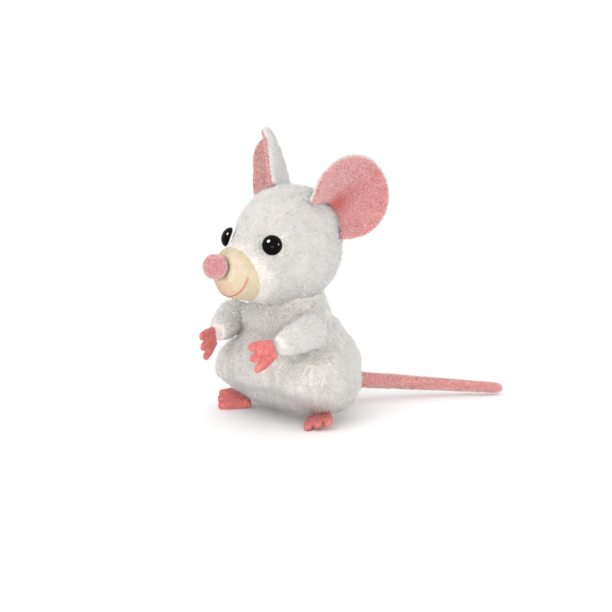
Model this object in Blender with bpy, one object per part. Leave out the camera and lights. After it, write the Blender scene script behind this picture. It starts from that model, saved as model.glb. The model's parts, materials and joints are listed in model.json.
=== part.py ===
"""Sewn plush mouse, sitting upright, as its separate sewn, stuffed and fitted pieces.

The scene is in metres with +Z up. The mouse faces -Y, its left side is +X, and the origin is the
centre of the flat panel that it sits on. Every pair is made once for each side by a loop.
"""

import math

import bmesh
import bpy
from mathutils import Vector
from mathutils.bvhtree import BVHTree

MM = 0.001                  # the tables and sizes below are in millimetres
WALL = 1.5                  # plush fabric with its backing
GAP = 0.4                   # clearance between neighbouring pieces
POLE_SIZE = 0.01            # a ring smaller than this closes in one point
SEGMENTS = 24               # sides of the body and of the head
SMALL_SEGMENTS = 16         # sides of the limbs and of the small round pieces
SIDES = {"left": 1, "right": -1}

# Body: (height, centre y, radius) from the base ring up to the neck ring.
BODY_SECTIONS = [(0.3, 0, 20.8), (2.6, 0, 24.2), (7, 0, 27.2), (13.8, 0, 30.4), (21, 0, 32.9),
                 (27, 0, 33.6), (33, 0, 31.9), (41, 0, 26.6), (47, -0.8, 22.6), (51, -1.8, 19.2),
                 (53.6, -2.6, 16.2), (55, -3.2, 13.6)]
BASE_RADIUS = 18.9
BASE_THICKNESS = 1.5
PELLET_RADIUS = 14.5
PELLET_TOP = 14.0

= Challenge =
Return each line of the data that contains the string "part".

= Output of the exercise =
Model this object in Blender with bpy, one object per part. Leave out the camera and lights. After it, write the Blender scene script behind this picture. It starts from that model, saved as model.glb. The model's parts, materials and joints are listed in model.json.
=== part.py ===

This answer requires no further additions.